En la Primera Guerra Mundial, el escritor vasco se declara germanófilo, junto a Jacinto Benavente. En 1929 se rueda la película sobre su primera novela, Zalacaín el aventurero, mientras que su hermano Ricardo hace de Tellagorri. Al poco de comenzar la Guerra Civil, Baroja y otros son arrastrados hasta una pared por una partida de falangistas: Hay que fusilarlos, dicen, aunque uno de los acompañantes de Baroja dio un viva a la República. Al final se libran. Un tiempo después los llevan a la cantera de Vera de Bidasoa, pero no los fusilan. Estos sucesos hacen que Baroja se exilie en París pero esto supuso su hundimiento vital. Se sentía perdido, pues le faltó la rutina diaria de su vida, de sus casas y del entorno familiar. Aquí escribió artículos furibundos contra la República. Años después regresó a España y decidió vivir apartado de la política. Junto a Ortega y Gasset representó el exilio interior, llegando a convertirse en el emblema de las nuevas generaciones de escritores. Azorín por entonces enviaba sus colaboraciones a las terceras del ABC, y él mismo se consideraba un escritor de un folio diario, que siempre escribía a pluma. Mientras que su amigo Baroja era un escritor de mesa camilla, que se arropaba las piernas con una manta a cuadros.

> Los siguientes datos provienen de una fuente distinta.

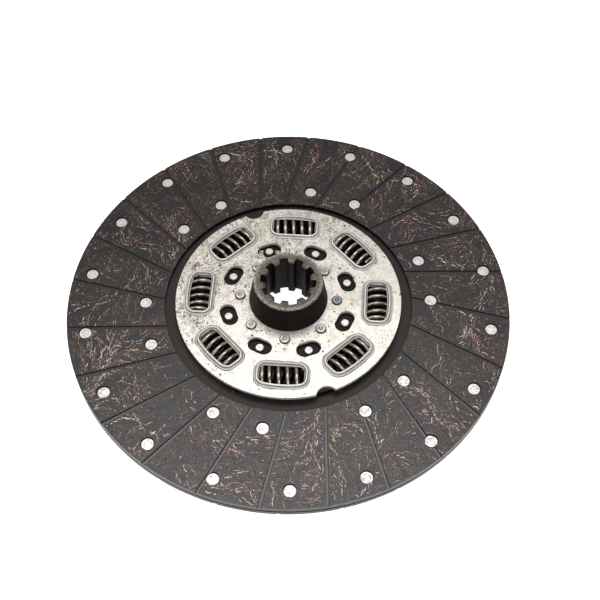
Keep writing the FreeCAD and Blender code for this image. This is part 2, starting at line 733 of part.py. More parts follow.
def hub_rivet_outline(sketch):
    """Both ends alike: a head with a rounded edge, a flat ring and a conical dimple."""
    head = "sizes.hub_rivet_head_diameter / 2"
    shank = "sizes.hub_rivet_shank_diameter / 2"
    height = "sizes.hub_rivet_head_height"
    crest = f"({retainer_top} + {height})"
    dimple = "sizes.hub_rivet_dimple_diameter / 2"
    depth = "sizes.hub_rivet_dimple_depth"
    rounding = f"{height} * 0.7"
    profile(
        sketch,
        [
            ("0", f"{crest} - {depth}"),
            (f"{dimple} / 2", f"{crest} - {depth}"),
            (dimple, crest),
            (f"{head} - {rounding}", crest),
            (head, f"{crest} - {rounding}", rounding),
            (head, retainer_top),
            (shank, retainer_top),
            (shank, f"-{retainer_top}"),
            (head, f"-{retainer_top}"),
            (head, f"-({crest} - {rounding})"),
            (f"{head} - {rounding}", f"-{crest}", rounding),
            (dimple, f"-{crest}"),
            (f"{dimple} / 2", f"-({crest} - {depth})"),
            ("0", f"-({crest} - {depth})"),
        ],
    )


hub_piece = hub()
hub_rivets = rivet_ring("hub_rivets", hub_rivet_outline, hub_rivet_ring, ["0"], "sizes.spring_count")
turn_about_axis(hub_rivets, "sizes.spring_phase")

# Damper springs: closed, ground ends and an open middle, wound right-handed about the body's own Z axis

closed_rise = "(sizes.spring_closed_turns * sizes.spring_closed_pitch)"
wire_start = "(-sizes.spring_length / 2 + sizes.spring_wire_diameter / 4)"
middle_rise = f"(-2 * {wire_start} - 2 * {closed_rise})"


def coil(body, name, start_height, start_turn, rise, turns):
    """One stretch of the spring. The wire's section has eight flats, which lie on its real round."""
    sketch = section_sketch(body, f"{name}_wire")
    about_axis = FreeCAD.Rotation(FreeCAD.Vector(0, 1, 0), 0)
    sketch.AttachmentOffset = FreeCAD.Placement(FreeCAD.Vector(), about_axis)
    sketch.setExpression("AttachmentOffset.Rotation.Angle", f"360 * ({start_turn})")
    mean_radius = "(sizes.spring_outer_diameter - sizes.spring_wire_diameter) / 2"
    flats = int(value("sizes.spring_wire_flats"))
    half_flat = 180 / flats
    corner_radius = f"sizes.spring_wire_diameter / 2 / cos({half_flat} * 1deg)"
    section = []
    for i in range(flats):
        angle = (2 * i + 1) * half_flat
        section.append(
            (
                f"{mean_radius} + {corner_radius} * cos({angle} * 1deg)",
                f"{start_height} + {corner_radius} * sin({angle} * 1deg)",
            )
        )
    profile(sketch, section)
    helix = body.newObject("PartDesign::AdditiveHelix", name)
    helix.Profile = sketch
    helix.ReferenceAxis = (sketch, ["V_Axis"])
    helix.Mode = "height-turns-angle"
    helix.setExpression("Height", rise)
    helix.setExpression("Turns", turns)
    doc.recompute()


def ground_end(body, name, height, side):
    """Cuts a coil's end flat, square to the spring's axis: side is 1 at the upper end, -1 at the lower."""
    sketch = plan_sketch(body, f"{name}_outline", height)
    circle(sketch, "sizes.spring_outer_diameter")
    cut = body.newObject("PartDesign::Pocket", name)
    cut.Profile = sketch
    cut.Reversed = side > 0
    cut.setExpression("Length", "sizes.spring_wire_diameter * 2")
    doc.recompute()


def damper_spring(number):
    body = new_body(f"damper_spring_{number}")
    coil(body, "first_closed_coil", wire_start, "0", closed_rise, "sizes.spring_closed_turns")
    coil(
        body,
        "open_coils",
        f"{wire_start} + {closed_rise}",
        "sizes.spring_closed_turns",
        middle_rise,
        "sizes.spring_middle_turns",
    )
    coil(
        body,
        "last_closed_coil",
        f"{wire_start} + {closed_rise} + {middle_rise}",
        "sizes.spring_closed_turns + sizes.spring_middle_turns",
        closed_rise,
        "sizes.spring_closed_turns",
    )
    ground_end(body, "first_ground_end", "-sizes.spring_length / 2", -1)
    ground_end(body, "last_ground_end", "sizes.spring_length / 2", 1)
    angle = value(f"sizes.spring_phase + 360 * {number - 1} / sizes.spring_count")
    roll = FreeCAD.Rotation(FreeCAD.Vector(0, 0, 1), value("sizes.spring_roll") * number)
    lie_level = FreeCAD.Rotation(FreeCAD.Vector(1, 0, 0), -90).multiply(roll)
    face_round = FreeCAD.Rotation(FreeCAD.Vector(0, 0, 1), angle)
    reach = FreeCAD.Vector(value(spring_ring), 0, 0)
    body.Placement = FreeCAD.Placement(face_round.multVec(reach), face_round.multiply(lie_level))
    return body


springs = [damper_spring(number) for number in range(1, int(value("sizes.spring_count")) + 1)]

pieces = [
    facing_front,
    facing_rear,
    outer_facing_rivets,
    inner_facing_rivets,
    core,
    adapter_plate_front,
    adapter_plate_rear,
    friction_ring_front,
    friction_ring_rear,
    stop_pins,
    retainer_plate_front,
    retainer_plate_rear,
    hub_piece,
    hub_rivets,
] + springs

doc.recompute()
failed = [item.Name for item in doc.Objects if "Invalid" in item.State or "Error" in item.State]
if failed:
    raise RuntimeError(f"these objects failed: {failed}")
for piece in pieces:
    if piece.Shape.isNull() or not piece.Shape.isValid() or not piece.Shape.Solids:
        raise RuntimeError(f"{piece.Label} has no valid solid")

os.makedirs("parts", exist_ok=True)
for piece in pieces:
    piece.Shape.exportStep(f"parts/{piece.Label}.step")
    print(piece.Label, len(piece.Shape.Solids), "solids", round(piece.Shape.Volume), "mm3")
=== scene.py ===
import json
import math
import random

import bpy
from mathutils import Matrix, Vector, noise


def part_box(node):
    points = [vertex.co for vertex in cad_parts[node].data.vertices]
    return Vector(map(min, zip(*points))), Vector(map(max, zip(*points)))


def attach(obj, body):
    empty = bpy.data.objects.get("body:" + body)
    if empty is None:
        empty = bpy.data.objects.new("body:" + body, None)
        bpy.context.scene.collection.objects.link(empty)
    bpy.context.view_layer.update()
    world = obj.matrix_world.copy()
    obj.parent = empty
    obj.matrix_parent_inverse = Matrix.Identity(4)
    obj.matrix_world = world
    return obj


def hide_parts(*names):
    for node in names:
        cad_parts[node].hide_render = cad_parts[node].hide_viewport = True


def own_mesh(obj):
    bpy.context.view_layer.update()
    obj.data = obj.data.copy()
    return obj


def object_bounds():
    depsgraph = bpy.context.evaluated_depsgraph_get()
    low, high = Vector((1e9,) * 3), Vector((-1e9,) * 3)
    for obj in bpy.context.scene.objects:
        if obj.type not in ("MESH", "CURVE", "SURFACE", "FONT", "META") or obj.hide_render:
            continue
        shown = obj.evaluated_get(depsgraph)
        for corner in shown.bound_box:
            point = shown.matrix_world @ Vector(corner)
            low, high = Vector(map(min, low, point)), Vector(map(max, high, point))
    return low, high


# A dry clutch disc on a white table. Metres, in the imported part's own frame: +Z along the hub, z = 0 in the
# middle of the core plate.

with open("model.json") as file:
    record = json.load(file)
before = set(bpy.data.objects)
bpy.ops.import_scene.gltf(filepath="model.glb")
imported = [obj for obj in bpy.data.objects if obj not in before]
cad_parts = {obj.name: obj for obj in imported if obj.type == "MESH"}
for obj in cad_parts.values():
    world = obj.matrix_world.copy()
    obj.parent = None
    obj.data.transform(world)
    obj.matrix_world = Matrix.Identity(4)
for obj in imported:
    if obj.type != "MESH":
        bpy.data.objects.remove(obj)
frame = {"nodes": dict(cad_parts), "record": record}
cadBox = [list(corner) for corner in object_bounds()]
mm = 0.001
mergeDistance = 0.002 * mm
bodyOfNode = {
    node: body for body, nodes in frame["record"]["behaviour"]["bodies"].items() for node in nodes
}
print("stage: frame loaded")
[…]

Pío Caro escribió en 1953 la vida rutinaria de su tío: Encima de la mesa tiene: dos pares de gafas, un par de plumas estilográficas bastante buenas, además hay un tintero y un pincel… Sobre las doce de la noche, mira el reloj, toma tres pastillas de ‘fanodormo’, un traguito de agua y vuelve a leer un rato más; posiblemente se queje de que un vecino tiene la radio puesta. Y cuando alguna noche salía después de cenar, su tío le recomendaba: Ya sabes, si vienes más tarde de las doce y media, te vas a dormir al otro cuarto, no sea que me despiertes… Baroja se consideraba como un hombre humilde y errante, aunque en realidad era un hombre solitario contra el mundo. Mi anarquismo era no creer y no afirmar, decía. Si en sus novelas alguien se salvaba, era el anarquista. Durante un tiempo regentó la tahona Viena Capellanes.

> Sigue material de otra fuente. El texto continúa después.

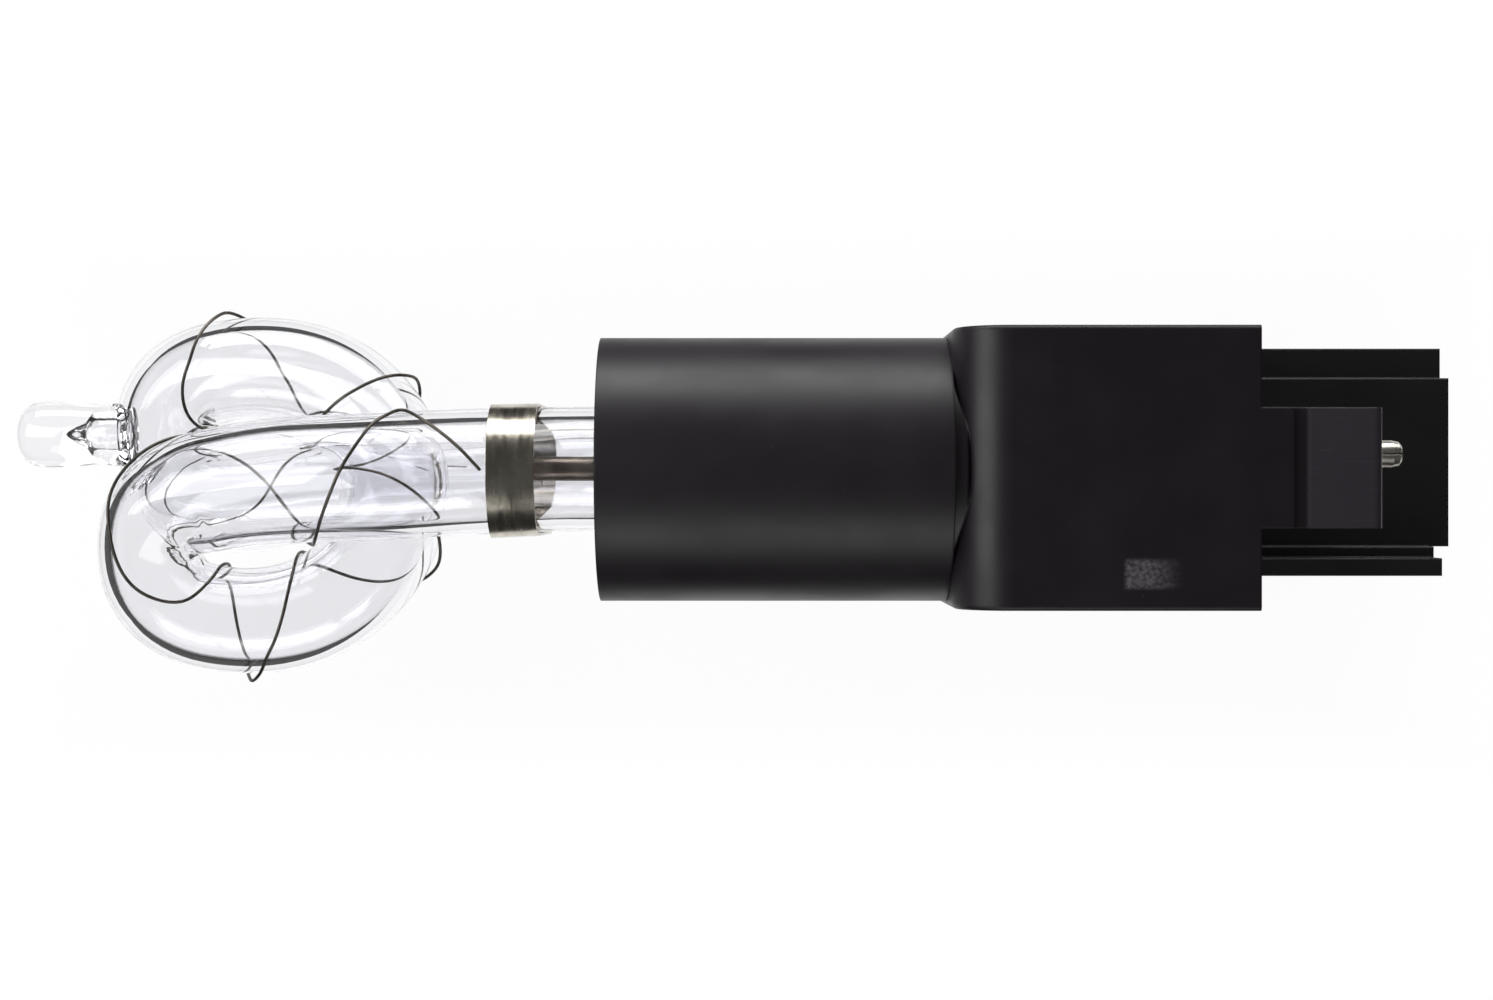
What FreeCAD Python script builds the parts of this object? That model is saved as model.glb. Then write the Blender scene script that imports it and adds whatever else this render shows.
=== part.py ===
import FreeCAD, Part
import math
import os
import Sketcher

# Plug-in xenon flash lamp: a coiled glass discharge tube on a black moulded plug base.
# Frame: origin on the barrel's axis at the shoulder where the barrel meets the block.
# +X runs towards the contact pins, -X towards the glass, +Z is the side with the latch tongue.

Vector = FreeCAD.Vector
doc = FreeCAD.newDocument("flash_lamp")
sheet = doc.addObject("Spreadsheet::Sheet", "sizes")

DRIVING_SIZES = {
    # black base
    "barrel_diameter": 21.0,
    "barrel_wall": 0.6,
    "barrel_length": 27.5,
    "block_side": 21.7,
    "block_length": 23.1,
    "block_wall": 1.2,
    "block_front_wall": 2.0,
    "block_edge_radius": 4.2,
    "block_corner_radius": 0.35,
    "spigot_length": 4.0,
    "spigot_wall": 1.2,
    "glue_gap": 0.05,
    # latch tongue on the block
    "tongue_width": 9.2,
    "tongue_reach": 9.4,
    "tongue_thickness": 1.9,
    "tongue_flush": 2.5,
    "tongue_groove_width": 1.1,
    "tongue_groove_depth": 0.45,
    "tongue_fall": 0.55,
    "tongue_nose_radius": 0.8,
    # connector insert
    "plug_depth": 3.6,
    "plug_clearance": 0.05,
    "floor_reach": 19.4,
    "floor_thickness": 2.2,
    "floor_face": 8.0,
    "floor_low": 6.3,
    "floor_high": 7.7,
    "upper_rail_width": 2.5,
    "upper_rail_reach": 18.9,
    "upper_rail_drop": 0.8,
    "ledge_width": 0.9,
    "ledge_rise": 1.0,
    "lower_rail_width": 1.45,
    "lower_rail_rise": 3.5,
    "lower_rail_reach": 17.9,
    # contact pins
    "pin_diameter": 2.13,
    "pin_wall": 0.35,
    "pin_reach": 12.0,
    "pin_root": 5.6,
    "pin_shank_diameter": 2.5,
    "pin_shank_rise": 0.35,
    "pin_pitch": 5.0,
    "pin_offset": 1.15,
    "pin_seam": 0.16,
    "pin_clearance": 0.03,
    # glass tube
    "leg_gap": 0.1,
    "leg_clearance": 0.15,
    "leg_end_depth": 10.5,
    "leg_settle": 0.4,
    "ring_diameter": 8.4,
    "hairpin_diameter": 8.0,
    "glass_wall": 1.0,
    "crossing_gap": 0.25,
    "ring_reach": 26.7,
    "ring_drop": 1.9,
    "ring_radius_x": 10.2,
    "ring_radius_y": 9.9,
    "hairpin_radius": 5.0,
    "front_hairpin_reach": 29.7,
    "front_hairpin_drop": 6.75,
    "rear_hairpin_reach": 31.2,
    "rear_hairpin_rise": 2.95,
    "coil_pitch": 15.6,
    "nib_diameter": 5.4,
    "nib_length": 8.6,
    "nib_neck_diameter": 4.2,
    # electrodes and their leads
    "electrode_diameter": 1.9,
    "electrode_length": 7.5,
    "electrode_reach": 6.1,
    "rod_diameter": 1.1,
    "ferrule_diameter": 2.0,
    "ferrule_length": 4.0,
    "ferrule_bore": 1.16,
    "lead_core_diameter": 1.0,
    "sleeve_diameter": 1.9,
    "sleeve_clearance": 0.02,
    "sleeve_end_gap": 0.1,
    "lead_run": 3.2,
    "lead_climb": 5.0,
    "lead_crest": 1.0,
    "lead_drop": 2.2,
    "lead_entry": 0.9,
    "seal_clearance": 0.03,
    "seal_taper": 3.4,
    "seal_neck": 2.0,
    "ferrule_gap": 0.3,
    # clamp band, trigger wire and cement
    "band_width": 3.5,
    "band_thickness": 0.2,
    "band_setback": 4.5,
    "band_clearance": 0.08,
    "wire_diameter": 0.26,
    "wire_clearance": 0.06,
    "trigger_lead_diameter": 0.5,
    "trigger_lead_run": 10.0,
    "trigger_lead_bend": 6.0,
    "cement_depth": 6.0,
    "cement_recess": 0.3,
    "cement_clearance": 0.03,
    "cement_leg_clearance": 0.06,
    # trigger transformer
    "core_diameter": 3.6,
    "core_length": 15.0,
    "bobbin_wall": 0.6,
    "bobbin_flange_diameter": 10.4,
    "bobbin_flange_thickness": 1.0,
    "transformer_gap": 2.7,
    "secondary_diameter": 8.6,
    "primary_diameter": 9.6,
    "primary_length": 4.0,
    "winding_clearance": 0.05,
}

for row, (alias, number) in enumerate(DRIVING_SIZES.items(), start=1):
    sheet.set("A%d" % row, alias)
    sheet.set("B%d" % row, str(number))
    sheet.setAlias("B%d" % row, alias)
doc.recompute()


class Size:
    """A length with both its number and the sheet formula that gives it."""

    def __init__(self, formula, number):
        self.formula = formula
        self.number = number

    def _join(self, other, sign, number):
        text = other.formula if isinstance(other, Size) else repr(float(other))
        return Size("(%s %s %s)" % (self.formula, sign, text), number)

    def __add__(self, other):
        return self._join(other, "+", self.number + plain(other))

    def __sub__(self, other):
        return self._join(other, "-", self.number - plain(other))

    def __mul__(self, factor):
        return self._join(factor, "*", self.number * plain(factor))

    def __truediv__(self, divisor):
        return self._join(divisor, "/", self.number / plain(divisor))

    def __neg__(self):
        return Size("(-1 * %s)" % self.formula, -self.number)


def plain(value):
    return value.number if isinstance(value, Size) else float(value)


def size(alias):
    return Size("sizes." + alias, float(sheet.get(alias)))


ZERO = Size("0", 0.0)


# Helpers for bodies, sketches and features

def new_body(label):
    body = doc.addObject("PartDesign::Body", label)
    body.Label = label
    return body


def place(thing, **offsets):
    """Bind the placement of a piece to sheet formulas."""
    for axis, amount in offsets.items():
        thing.setExpression("Placement.Base." + axis, amount.formula)


def origin_feature(body, role):
    return [item for item in body.Origin.OriginFeatures if item.Role == role][0]


def new_sketch(body, role, name, lift=None):
    """A sketch on one of the body's origin planes, lifted along its normal."""
    sketch = body.newObject("Sketcher::SketchObject", name)
    sketch.AttachmentSupport = [(origin_feature(body, role), "")]
    sketch.MapMode = "FlatFace"
    if lift is not None:
        sketch.setExpression("AttachmentOffset.Base.z", lift.formula)
    return sketch


def fix_point(sketch, geometry, point, across, along):
    for kind, amount in (("DistanceX", across), ("DistanceY", along)):
        index = sketch.addConstraint(
            Sketcher.Constraint(kind, -1, 1, geometry, point, amount.number))
        sketch.setExpression("Constraints[%d]" % index, amount.formula)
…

Leer a Pío Baroja es para mí como pasear a su lado por el Retiro madrileño, entre las sombras de los árboles: Era la Corrala un mundo en pequeño, agitado y febril, que bullía como una gusanera, escribe en La busca, su obra más intensa, donde retrata con realismo los barrios más míseros de Madrid, a comienzos del siglo XX. Baroja es el novelista por antonomasia de la literatura española contemporánea, a pesar de sus evidentes incorrecciones gramaticales. Por aquellos años, algunos no lo miraban bien y lo denominaban don Pío el impío. El escritor y columnista Paco Umbral contaba que, el 31 de octubre de 1956, la calle donde vivía se llenó de gente: eran de un rally deportivo que se celebraba esa mañana. Al entierro de Baroja fueron cuatro. Por lo menos tuvo un entierro barojiano. Unos días antes, como siempre, la Academia sueca lo había ignorado entregando el premio Nobel de Literatura al poeta moguereño Juan Ramón Jiménez. Pío Baroja está enterrado en el Cementerio Civil de Madrid (hace sesenta y ocho años) y su estatua, en el Retiro madrileño, tiene esta leyenda: Madrid a Pío Baroja. Recuerdo algunas frases suyas, que hoy siguen vigentes, y habría que recordársela como entonces a los naciocarlistas del norte de España: El nacionalismo se cura viajando. Pío Baroja, junto a Miguel de Unamuno, fueron dos vascos que amaron a España por encima de todo.